## WHAT NEEDS TO BE DONE
Starting at the line containing "# Legs, feet and soles", copy each line exactly, ending with the line containing "obj.parent = empty". Leave out everything else.

** start SUPPLIED MATERIAL **

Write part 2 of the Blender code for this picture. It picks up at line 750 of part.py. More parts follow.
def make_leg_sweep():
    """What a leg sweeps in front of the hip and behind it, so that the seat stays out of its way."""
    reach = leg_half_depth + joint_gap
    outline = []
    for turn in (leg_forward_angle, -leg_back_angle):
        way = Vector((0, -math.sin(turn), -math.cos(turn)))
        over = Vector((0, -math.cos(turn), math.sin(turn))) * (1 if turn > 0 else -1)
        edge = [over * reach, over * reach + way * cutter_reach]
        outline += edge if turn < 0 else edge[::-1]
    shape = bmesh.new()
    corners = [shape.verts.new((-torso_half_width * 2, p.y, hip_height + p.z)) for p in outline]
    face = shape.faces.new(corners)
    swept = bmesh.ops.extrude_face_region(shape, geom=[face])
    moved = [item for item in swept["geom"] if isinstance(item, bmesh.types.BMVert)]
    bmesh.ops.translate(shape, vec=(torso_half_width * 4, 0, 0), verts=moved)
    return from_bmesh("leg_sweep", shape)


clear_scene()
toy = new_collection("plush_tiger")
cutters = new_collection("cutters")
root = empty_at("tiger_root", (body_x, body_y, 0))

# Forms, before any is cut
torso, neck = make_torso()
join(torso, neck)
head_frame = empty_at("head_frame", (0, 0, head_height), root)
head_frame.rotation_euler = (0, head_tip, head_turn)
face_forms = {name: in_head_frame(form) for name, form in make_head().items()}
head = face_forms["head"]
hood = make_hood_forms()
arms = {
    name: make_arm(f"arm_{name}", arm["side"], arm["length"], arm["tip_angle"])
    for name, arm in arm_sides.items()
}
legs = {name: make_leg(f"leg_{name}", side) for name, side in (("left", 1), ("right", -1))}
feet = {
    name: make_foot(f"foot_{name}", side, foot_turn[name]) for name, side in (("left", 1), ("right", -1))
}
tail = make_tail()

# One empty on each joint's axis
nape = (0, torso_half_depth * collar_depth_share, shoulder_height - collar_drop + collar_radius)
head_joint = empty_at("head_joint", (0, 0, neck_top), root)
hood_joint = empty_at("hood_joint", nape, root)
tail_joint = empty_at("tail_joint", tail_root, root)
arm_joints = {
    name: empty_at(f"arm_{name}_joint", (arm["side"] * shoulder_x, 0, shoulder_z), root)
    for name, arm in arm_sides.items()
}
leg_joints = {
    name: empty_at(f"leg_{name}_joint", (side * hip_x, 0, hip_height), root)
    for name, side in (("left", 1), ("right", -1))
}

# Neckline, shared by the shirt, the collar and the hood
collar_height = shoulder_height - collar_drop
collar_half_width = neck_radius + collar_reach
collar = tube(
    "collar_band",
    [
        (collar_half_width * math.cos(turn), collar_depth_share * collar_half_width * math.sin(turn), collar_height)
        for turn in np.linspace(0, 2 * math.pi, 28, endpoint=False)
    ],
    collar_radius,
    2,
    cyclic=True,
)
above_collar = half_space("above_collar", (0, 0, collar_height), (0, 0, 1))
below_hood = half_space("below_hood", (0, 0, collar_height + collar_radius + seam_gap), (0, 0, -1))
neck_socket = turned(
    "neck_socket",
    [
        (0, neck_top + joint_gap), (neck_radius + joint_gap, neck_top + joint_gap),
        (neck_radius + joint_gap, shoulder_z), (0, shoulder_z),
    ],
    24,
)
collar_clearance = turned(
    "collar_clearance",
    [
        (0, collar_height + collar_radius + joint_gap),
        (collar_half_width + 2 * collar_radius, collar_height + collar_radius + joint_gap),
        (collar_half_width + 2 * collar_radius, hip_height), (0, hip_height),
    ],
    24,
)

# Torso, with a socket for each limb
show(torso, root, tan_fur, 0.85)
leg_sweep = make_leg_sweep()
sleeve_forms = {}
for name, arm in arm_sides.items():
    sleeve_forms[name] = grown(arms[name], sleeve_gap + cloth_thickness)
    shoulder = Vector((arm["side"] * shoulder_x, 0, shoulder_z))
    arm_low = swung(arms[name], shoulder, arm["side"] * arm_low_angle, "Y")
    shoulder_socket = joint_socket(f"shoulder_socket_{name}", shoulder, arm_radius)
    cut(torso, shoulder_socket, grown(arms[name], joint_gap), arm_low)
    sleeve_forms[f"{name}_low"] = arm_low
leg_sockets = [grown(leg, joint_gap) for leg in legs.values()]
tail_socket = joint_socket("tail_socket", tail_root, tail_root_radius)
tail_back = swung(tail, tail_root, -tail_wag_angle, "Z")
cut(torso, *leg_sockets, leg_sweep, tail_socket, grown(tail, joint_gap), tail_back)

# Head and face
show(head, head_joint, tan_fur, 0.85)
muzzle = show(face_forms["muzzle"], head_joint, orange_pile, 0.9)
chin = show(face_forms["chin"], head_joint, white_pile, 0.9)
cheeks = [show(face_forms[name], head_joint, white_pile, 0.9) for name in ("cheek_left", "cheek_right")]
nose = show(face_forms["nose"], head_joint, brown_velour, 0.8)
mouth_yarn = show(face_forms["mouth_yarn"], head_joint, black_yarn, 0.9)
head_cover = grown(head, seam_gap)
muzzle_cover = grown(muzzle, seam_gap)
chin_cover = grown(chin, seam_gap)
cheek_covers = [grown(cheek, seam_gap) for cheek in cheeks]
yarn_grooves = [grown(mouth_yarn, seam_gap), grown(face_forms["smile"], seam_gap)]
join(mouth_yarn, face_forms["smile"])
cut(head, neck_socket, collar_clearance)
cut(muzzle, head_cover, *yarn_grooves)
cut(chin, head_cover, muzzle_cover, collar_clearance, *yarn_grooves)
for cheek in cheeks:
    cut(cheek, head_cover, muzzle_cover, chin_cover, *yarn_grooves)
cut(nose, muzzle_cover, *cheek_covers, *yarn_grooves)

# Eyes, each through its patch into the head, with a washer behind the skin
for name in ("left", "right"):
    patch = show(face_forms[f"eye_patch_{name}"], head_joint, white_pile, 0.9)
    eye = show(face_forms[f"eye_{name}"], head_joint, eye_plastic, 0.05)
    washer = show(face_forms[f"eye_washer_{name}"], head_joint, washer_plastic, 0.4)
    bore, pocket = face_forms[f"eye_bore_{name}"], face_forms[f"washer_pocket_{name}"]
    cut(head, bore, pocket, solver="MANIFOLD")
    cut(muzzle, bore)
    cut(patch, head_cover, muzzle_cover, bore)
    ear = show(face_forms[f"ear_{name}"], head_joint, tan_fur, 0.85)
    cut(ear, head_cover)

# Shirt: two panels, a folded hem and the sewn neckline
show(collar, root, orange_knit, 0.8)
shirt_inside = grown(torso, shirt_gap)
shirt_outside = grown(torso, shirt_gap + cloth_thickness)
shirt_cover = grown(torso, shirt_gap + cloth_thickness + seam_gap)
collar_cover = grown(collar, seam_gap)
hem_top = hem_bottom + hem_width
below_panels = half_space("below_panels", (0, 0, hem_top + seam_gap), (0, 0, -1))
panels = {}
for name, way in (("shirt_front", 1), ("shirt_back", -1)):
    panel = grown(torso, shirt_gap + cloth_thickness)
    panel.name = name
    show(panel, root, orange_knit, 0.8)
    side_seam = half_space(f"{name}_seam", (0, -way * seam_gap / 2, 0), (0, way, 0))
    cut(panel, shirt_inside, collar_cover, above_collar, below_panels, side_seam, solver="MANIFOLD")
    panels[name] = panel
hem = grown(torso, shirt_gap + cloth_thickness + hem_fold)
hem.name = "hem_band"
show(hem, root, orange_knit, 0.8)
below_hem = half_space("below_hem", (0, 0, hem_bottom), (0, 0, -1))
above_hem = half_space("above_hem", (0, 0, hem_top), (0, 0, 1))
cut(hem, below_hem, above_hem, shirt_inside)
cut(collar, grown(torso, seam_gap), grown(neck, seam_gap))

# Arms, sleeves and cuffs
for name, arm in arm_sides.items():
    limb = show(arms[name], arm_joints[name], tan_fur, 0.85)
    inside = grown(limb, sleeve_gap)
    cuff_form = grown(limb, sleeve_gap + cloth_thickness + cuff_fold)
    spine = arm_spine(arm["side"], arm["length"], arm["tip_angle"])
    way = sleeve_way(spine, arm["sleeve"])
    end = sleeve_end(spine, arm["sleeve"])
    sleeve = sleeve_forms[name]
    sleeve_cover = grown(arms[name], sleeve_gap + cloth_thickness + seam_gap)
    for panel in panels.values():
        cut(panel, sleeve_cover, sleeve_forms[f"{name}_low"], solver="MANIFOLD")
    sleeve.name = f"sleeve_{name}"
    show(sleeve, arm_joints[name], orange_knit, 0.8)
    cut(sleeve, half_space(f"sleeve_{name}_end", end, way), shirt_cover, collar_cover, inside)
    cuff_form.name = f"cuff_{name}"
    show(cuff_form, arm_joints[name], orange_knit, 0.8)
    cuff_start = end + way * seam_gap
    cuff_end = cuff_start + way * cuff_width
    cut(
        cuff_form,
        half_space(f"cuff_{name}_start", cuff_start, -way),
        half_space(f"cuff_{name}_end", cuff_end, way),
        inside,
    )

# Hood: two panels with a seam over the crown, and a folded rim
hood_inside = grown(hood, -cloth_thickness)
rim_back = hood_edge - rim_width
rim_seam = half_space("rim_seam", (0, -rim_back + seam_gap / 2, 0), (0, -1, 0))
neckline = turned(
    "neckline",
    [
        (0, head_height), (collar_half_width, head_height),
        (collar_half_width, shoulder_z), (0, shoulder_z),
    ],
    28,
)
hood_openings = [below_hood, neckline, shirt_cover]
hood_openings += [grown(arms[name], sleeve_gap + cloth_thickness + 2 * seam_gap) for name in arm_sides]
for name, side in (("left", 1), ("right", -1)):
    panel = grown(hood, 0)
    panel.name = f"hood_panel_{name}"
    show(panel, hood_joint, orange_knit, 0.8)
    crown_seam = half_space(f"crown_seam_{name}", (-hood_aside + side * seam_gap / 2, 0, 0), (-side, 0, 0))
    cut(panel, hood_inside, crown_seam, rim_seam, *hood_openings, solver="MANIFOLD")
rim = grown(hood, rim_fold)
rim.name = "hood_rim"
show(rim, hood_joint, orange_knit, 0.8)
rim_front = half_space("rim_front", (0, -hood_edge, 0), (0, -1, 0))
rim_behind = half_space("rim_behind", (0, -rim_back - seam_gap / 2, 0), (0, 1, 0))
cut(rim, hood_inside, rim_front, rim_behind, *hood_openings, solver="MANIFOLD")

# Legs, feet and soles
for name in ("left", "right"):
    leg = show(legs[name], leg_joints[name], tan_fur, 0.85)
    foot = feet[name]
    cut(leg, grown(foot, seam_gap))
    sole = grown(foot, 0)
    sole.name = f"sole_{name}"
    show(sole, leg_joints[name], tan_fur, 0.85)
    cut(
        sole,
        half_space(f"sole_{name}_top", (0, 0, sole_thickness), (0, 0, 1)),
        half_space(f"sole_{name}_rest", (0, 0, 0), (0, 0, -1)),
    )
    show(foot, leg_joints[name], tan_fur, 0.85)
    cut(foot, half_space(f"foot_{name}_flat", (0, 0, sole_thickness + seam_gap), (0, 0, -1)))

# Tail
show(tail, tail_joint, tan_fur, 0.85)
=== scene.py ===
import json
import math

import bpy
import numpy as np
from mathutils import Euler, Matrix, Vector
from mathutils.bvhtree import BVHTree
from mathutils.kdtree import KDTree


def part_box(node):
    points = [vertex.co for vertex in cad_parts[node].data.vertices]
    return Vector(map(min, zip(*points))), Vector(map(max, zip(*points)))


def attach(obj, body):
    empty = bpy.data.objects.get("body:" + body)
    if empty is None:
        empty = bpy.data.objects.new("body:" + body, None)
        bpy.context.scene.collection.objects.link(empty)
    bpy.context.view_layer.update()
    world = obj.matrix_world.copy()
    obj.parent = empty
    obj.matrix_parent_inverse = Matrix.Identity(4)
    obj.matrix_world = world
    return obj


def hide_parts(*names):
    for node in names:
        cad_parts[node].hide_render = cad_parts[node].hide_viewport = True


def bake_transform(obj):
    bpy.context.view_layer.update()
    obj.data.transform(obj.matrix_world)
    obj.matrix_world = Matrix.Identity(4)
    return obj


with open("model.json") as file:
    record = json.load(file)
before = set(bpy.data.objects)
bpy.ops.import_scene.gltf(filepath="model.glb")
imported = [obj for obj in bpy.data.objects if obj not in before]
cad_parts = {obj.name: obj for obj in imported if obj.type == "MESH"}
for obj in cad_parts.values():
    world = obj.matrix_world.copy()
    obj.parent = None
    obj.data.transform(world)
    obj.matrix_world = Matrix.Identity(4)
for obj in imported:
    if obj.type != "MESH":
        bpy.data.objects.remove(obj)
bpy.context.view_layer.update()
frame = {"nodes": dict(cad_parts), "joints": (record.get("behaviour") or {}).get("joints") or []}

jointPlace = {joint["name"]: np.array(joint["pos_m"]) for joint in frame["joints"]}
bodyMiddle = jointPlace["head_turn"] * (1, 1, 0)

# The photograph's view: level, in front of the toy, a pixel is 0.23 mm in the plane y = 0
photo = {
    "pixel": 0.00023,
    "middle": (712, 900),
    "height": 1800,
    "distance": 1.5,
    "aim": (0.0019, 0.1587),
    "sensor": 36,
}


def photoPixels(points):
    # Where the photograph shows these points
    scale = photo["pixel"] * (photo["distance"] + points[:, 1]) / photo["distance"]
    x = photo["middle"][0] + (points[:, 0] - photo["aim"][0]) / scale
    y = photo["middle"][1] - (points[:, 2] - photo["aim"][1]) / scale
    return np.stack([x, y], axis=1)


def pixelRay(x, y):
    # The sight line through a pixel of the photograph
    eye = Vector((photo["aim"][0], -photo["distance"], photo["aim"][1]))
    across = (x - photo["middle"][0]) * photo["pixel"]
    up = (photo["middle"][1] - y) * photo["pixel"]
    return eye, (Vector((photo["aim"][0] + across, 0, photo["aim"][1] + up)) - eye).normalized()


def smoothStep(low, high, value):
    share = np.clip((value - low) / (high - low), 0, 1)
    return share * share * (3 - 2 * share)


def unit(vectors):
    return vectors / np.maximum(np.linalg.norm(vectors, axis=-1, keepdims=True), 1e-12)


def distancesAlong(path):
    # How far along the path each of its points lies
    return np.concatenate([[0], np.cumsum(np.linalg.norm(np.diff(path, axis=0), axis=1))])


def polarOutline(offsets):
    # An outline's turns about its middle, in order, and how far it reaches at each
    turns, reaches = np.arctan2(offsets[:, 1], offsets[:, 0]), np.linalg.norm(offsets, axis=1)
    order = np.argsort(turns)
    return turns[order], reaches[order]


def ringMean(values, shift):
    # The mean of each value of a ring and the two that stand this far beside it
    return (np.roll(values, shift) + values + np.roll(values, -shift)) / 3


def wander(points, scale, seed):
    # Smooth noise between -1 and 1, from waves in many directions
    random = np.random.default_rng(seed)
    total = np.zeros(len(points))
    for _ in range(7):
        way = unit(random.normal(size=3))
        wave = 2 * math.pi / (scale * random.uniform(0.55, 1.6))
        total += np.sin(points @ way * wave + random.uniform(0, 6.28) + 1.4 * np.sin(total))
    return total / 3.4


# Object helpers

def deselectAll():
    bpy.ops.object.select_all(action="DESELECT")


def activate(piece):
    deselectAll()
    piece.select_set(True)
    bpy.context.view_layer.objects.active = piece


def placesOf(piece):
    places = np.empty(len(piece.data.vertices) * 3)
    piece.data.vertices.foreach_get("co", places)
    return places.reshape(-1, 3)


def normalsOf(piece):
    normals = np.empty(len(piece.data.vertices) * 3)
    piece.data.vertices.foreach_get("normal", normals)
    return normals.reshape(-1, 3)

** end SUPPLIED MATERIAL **

## FULL RESPONSE
# Legs, feet and soles
for name in ("left", "right"):
    leg = show(legs[name], leg_joints[name], tan_fur, 0.85)
    foot = feet[name]
    cut(leg, grown(foot, seam_gap))
    sole = grown(foot, 0)
    sole.name = f"sole_{name}"
    show(sole, leg_joints[name], tan_fur, 0.85)
    cut(
        sole,
        half_space(f"sole_{name}_top", (0, 0, sole_thickness), (0, 0, 1)),
        half_space(f"sole_{name}_rest", (0, 0, 0), (0, 0, -1)),
    )
    show(foot, leg_joints[name], tan_fur, 0.85)
    cut(foot, half_space(f"foot_{name}_flat", (0, 0, sole_thickness + seam_gap), (0, 0, -1)))

# Tail
show(tail, tail_joint, tan_fur, 0.85)
=== scene.py ===
import json
import math

import bpy
import numpy as np
from mathutils import Euler, Matrix, Vector
from mathutils.bvhtree import BVHTree
from mathutils.kdtree import KDTree


def part_box(node):
    points = [vertex.co for vertex in cad_parts[node].data.vertices]
    return Vector(map(min, zip(*points))), Vector(map(max, zip(*points)))


def attach(obj, body):
    empty = bpy.data.objects.get("body:" + body)
    if empty is None:
        empty = bpy.data.objects.new("body:" + body, None)
        bpy.context.scene.collection.objects.link(empty)
    bpy.context.view_layer.update()
    world = obj.matrix_world.copy()
    obj.parent = empty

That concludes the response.